GOAL OF THE EXERCISE
Return all of the entries exactly, with nothing added or left out.

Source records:
____

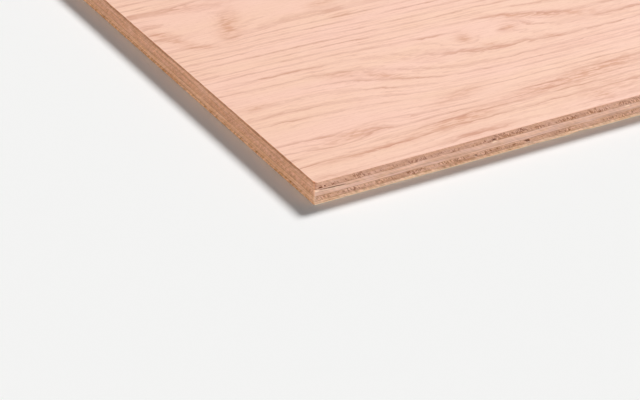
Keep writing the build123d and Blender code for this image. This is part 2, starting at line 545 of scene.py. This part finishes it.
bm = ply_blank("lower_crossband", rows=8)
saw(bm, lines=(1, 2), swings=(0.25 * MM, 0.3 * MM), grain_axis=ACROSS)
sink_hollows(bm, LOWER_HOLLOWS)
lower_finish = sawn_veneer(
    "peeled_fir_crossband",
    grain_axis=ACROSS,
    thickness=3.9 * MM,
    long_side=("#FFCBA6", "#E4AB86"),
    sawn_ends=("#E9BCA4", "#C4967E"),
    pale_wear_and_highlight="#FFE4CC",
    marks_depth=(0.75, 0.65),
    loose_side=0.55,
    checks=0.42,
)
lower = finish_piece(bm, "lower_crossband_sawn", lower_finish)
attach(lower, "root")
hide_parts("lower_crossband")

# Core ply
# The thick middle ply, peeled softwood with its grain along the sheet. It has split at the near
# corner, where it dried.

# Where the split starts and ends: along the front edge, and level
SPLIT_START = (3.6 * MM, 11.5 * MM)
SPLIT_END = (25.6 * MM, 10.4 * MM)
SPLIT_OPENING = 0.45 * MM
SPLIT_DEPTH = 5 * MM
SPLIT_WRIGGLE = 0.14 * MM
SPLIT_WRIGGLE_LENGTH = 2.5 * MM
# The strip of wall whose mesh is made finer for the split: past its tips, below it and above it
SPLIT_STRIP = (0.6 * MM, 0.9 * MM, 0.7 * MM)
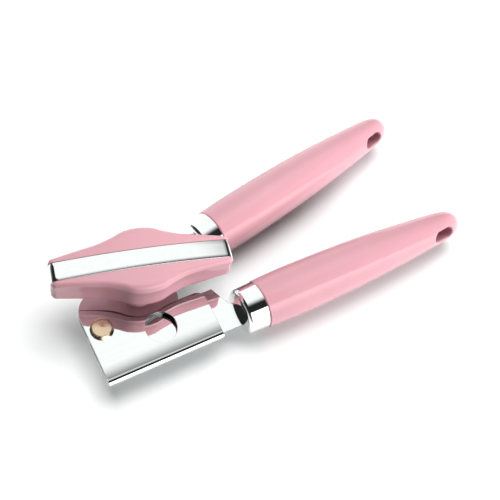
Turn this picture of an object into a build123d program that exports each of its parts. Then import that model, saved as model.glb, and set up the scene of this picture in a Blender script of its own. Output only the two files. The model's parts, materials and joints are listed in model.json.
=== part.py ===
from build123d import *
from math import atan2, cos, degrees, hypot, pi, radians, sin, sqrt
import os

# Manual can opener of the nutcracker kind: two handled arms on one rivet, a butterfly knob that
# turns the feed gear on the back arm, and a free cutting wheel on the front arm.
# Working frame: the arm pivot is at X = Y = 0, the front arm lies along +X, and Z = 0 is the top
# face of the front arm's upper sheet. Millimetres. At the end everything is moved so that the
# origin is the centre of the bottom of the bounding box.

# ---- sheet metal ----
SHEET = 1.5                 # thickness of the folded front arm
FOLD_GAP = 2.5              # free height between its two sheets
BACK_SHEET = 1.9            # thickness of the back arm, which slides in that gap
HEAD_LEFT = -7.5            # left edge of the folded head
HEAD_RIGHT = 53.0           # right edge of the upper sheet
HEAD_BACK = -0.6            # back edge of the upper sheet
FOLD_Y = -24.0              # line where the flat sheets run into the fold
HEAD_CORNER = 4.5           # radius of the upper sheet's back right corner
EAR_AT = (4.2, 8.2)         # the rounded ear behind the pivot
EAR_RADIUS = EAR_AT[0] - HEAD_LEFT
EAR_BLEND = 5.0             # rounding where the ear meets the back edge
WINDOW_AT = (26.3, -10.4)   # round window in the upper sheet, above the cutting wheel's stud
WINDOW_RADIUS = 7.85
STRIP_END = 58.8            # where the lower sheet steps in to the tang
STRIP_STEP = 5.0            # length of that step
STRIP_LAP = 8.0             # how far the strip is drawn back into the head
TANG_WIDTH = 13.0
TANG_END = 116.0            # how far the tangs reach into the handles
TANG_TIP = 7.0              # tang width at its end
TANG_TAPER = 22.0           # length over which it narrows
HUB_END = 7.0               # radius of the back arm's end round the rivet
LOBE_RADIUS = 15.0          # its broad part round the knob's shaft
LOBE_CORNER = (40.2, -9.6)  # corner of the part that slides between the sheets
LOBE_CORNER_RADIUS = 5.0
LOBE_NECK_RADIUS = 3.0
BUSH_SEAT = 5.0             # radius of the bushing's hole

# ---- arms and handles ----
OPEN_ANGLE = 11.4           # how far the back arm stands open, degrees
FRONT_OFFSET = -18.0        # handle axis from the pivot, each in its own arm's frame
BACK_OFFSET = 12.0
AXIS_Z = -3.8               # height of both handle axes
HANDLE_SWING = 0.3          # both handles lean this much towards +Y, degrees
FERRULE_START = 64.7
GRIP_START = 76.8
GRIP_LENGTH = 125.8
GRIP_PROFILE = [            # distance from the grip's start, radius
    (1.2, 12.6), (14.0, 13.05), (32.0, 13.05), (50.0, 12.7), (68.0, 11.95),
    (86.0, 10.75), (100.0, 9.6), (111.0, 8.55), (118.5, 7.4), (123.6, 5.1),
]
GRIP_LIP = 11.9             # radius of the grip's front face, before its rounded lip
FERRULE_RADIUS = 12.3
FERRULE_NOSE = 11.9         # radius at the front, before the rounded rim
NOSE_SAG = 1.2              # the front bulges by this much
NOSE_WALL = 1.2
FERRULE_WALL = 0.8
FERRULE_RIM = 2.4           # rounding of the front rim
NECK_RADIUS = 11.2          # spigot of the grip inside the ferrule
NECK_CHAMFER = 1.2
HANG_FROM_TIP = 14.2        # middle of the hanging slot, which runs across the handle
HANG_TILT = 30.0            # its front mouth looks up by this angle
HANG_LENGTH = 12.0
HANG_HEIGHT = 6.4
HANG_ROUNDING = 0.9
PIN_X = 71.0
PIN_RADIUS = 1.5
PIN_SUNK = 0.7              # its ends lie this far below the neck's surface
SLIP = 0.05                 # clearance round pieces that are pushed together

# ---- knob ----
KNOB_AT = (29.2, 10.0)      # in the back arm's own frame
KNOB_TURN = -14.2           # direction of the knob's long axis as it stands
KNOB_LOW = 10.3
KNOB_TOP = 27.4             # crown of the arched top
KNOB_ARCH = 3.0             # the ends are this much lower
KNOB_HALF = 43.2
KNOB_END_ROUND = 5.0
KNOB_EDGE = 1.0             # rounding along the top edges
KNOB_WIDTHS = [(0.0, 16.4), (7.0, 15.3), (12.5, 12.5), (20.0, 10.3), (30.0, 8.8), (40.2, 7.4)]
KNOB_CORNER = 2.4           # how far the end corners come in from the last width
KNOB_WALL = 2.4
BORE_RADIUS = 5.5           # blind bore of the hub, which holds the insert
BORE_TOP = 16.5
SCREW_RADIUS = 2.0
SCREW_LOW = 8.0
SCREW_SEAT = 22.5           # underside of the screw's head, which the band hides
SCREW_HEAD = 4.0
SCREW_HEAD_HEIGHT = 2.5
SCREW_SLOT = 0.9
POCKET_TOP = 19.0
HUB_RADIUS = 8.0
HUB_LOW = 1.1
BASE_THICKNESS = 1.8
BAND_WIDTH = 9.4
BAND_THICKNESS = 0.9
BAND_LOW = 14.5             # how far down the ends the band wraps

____

RESULT
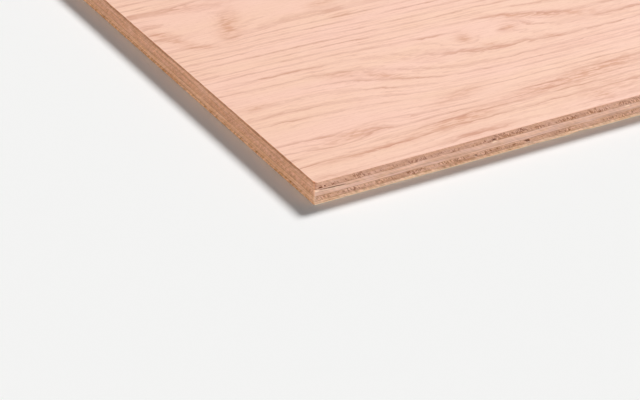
Keep writing the build123d and Blender code for this image. This is part 2, starting at line 545 of scene.py. This part finishes it.
bm = ply_blank("lower_crossband", rows=8)
saw(bm, lines=(1, 2), swings=(0.25 * MM, 0.3 * MM), grain_axis=ACROSS)
sink_hollows(bm, LOWER_HOLLOWS)
lower_finish = sawn_veneer(
    "peeled_fir_crossband",
    grain_axis=ACROSS,
    thickness=3.9 * MM,
    long_side=("#FFCBA6", "#E4AB86"),
    sawn_ends=("#E9BCA4", "#C4967E"),
    pale_wear_and_highlight="#FFE4CC",
    marks_depth=(0.75, 0.65),
    loose_side=0.55,
    checks=0.42,
)
lower = finish_piece(bm, "lower_crossband_sawn", lower_finish)
attach(lower, "root")
hide_parts("lower_crossband")

# Core ply
# The thick middle ply, peeled softwood with its grain along the sheet. It has split at the near
# corner, where it dried.

# Where the split starts and ends: along the front edge, and level
SPLIT_START = (3.6 * MM, 11.5 * MM)
SPLIT_END = (25.6 * MM, 10.4 * MM)
SPLIT_OPENING = 0.45 * MM
SPLIT_DEPTH = 5 * MM
SPLIT_WRIGGLE = 0.14 * MM
SPLIT_WRIGGLE_LENGTH = 2.5 * MM
# The strip of wall whose mesh is made finer for the split: past its tips, below it and above it
SPLIT_STRIP = (0.6 * MM, 0.9 * MM, 0.7 * MM)
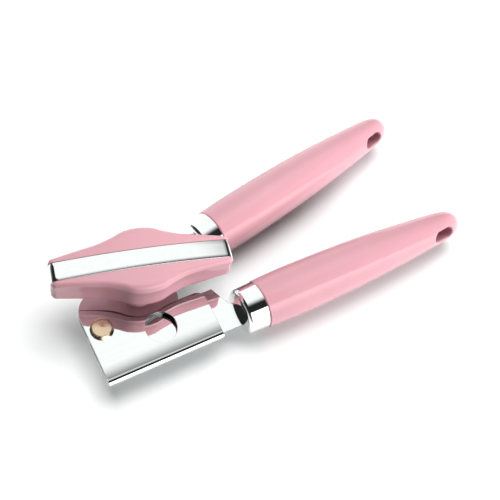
Turn this picture of an object into a build123d program that exports each of its parts. Then import that model, saved as model.glb, and set up the scene of this picture in a Blender script of its own. Output only the two files. The model's parts, materials and joints are listed in model.json.
=== part.py ===
from build123d import *
from math import atan2, cos, degrees, hypot, pi, radians, sin, sqrt
import os

# Manual can opener of the nutcracker kind: two handled arms on one rivet, a butterfly knob that
# turns the feed gear on the back arm, and a free cutting wheel on the front arm.
# Working frame: the arm pivot is at X = Y = 0, the front arm lies along +X, and Z = 0 is the top
# face of the front arm's upper sheet. Millimetres. At the end everything is moved so that the
# origin is the centre of the bottom of the bounding box.

# ---- sheet metal ----
SHEET = 1.5                 # thickness of the folded front arm
FOLD_GAP = 2.5              # free height between its two sheets
BACK_SHEET = 1.9            # thickness of the back arm, which slides in that gap
HEAD_LEFT = -7.5            # left edge of the folded head
HEAD_RIGHT = 53.0           # right edge of the upper sheet
HEAD_BACK = -0.6            # back edge of the upper sheet
FOLD_Y = -24.0              # line where the flat sheets run into the fold
HEAD_CORNER = 4.5           # radius of the upper sheet's back right corner
EAR_AT = (4.2, 8.2)         # the rounded ear behind the pivot
EAR_RADIUS = EAR_AT[0] - HEAD_LEFT
EAR_BLEND = 5.0             # rounding where the ear meets the back edge
WINDOW_AT = (26.3, -10.4)   # round window in the upper sheet, above the cutting wheel's stud
WINDOW_RADIUS = 7.85
STRIP_END = 58.8            # where the lower sheet steps in to the tang
STRIP_STEP = 5.0            # length of that step
STRIP_LAP = 8.0             # how far the strip is drawn back into the head
TANG_WIDTH = 13.0
TANG_END = 116.0            # how far the tangs reach into the handles
TANG_TIP = 7.0              # tang width at its end
TANG_TAPER = 22.0           # length over which it narrows
HUB_END = 7.0               # radius of the back arm's end round the rivet
LOBE_RADIUS = 15.0          # its broad part round the knob's shaft
LOBE_CORNER = (40.2, -9.6)  # corner of the part that slides between the sheets
LOBE_CORNER_RADIUS = 5.0
LOBE_NECK_RADIUS = 3.0
BUSH_SEAT = 5.0             # radius of the bushing's hole

# ---- arms and handles ----
OPEN_ANGLE = 11.4           # how far the back arm stands open, degrees
FRONT_OFFSET = -18.0        # handle axis from the pivot, each in its own arm's frame
BACK_OFFSET = 12.0
AXIS_Z = -3.8               # height of both handle axes
HANDLE_SWING = 0.3          # both handles lean this much towards +Y, degrees
FERRULE_START = 64.7
GRIP_START = 76.8
GRIP_LENGTH = 125.8
GRIP_PROFILE = [            # distance from the grip's start, radius
    (1.2, 12.6), (14.0, 13.05), (32.0, 13.05), (50.0, 12.7), (68.0, 11.95),
    (86.0, 10.75), (100.0, 9.6), (111.0, 8.55), (118.5, 7.4), (123.6, 5.1),
]
GRIP_LIP = 11.9             # radius of the grip's front face, before its rounded lip
FERRULE_RADIUS = 12.3
FERRULE_NOSE = 11.9         # radius at the front, before the rounded rim
NOSE_SAG = 1.2              # the front bulges by this much
NOSE_WALL = 1.2
FERRULE_WALL = 0.8
FERRULE_RIM = 2.4           # rounding of the front rim
NECK_RADIUS = 11.2          # spigot of the grip inside the ferrule
NECK_CHAMFER = 1.2
HANG_FROM_TIP = 14.2        # middle of the hanging slot, which runs across the handle
HANG_TILT = 30.0            # its front mouth looks up by this angle
HANG_LENGTH = 12.0
HANG_HEIGHT = 6.4
HANG_ROUNDING = 0.9
PIN_X = 71.0
PIN_RADIUS = 1.5
PIN_SUNK = 0.7              # its ends lie this far below the neck's surface
SLIP = 0.05                 # clearance round pieces that are pushed together

# ---- knob ----
KNOB_AT = (29.2, 10.0)      # in the back arm's own frame
KNOB_TURN = -14.2           # direction of the knob's long axis as it stands
KNOB_LOW = 10.3
KNOB_TOP = 27.4             # crown of the arched top
KNOB_ARCH = 3.0             # the ends are this much lower
KNOB_HALF = 43.2
KNOB_END_ROUND = 5.0
KNOB_EDGE = 1.0             # rounding along the top edges
KNOB_WIDTHS = [(0.0, 16.4), (7.0, 15.3), (12.5, 12.5), (20.0, 10.3), (30.0, 8.8), (40.2, 7.4)]
KNOB_CORNER = 2.4           # how far the end corners come in from the last width
KNOB_WALL = 2.4
BORE_RADIUS = 5.5           # blind bore of the hub, which holds the insert
BORE_TOP = 16.5
SCREW_RADIUS = 2.0
SCREW_LOW = 8.0
SCREW_SEAT = 22.5           # underside of the screw's head, which the band hides
SCREW_HEAD = 4.0
SCREW_HEAD_HEIGHT = 2.5
SCREW_SLOT = 0.9
POCKET_TOP = 19.0
HUB_RADIUS = 8.0
HUB_LOW = 1.1
BASE_THICKNESS = 1.8
BAND_WIDTH = 9.4
BAND_THICKNESS = 0.9
BAND_LOW = 14.5             # how far down the ends the band wraps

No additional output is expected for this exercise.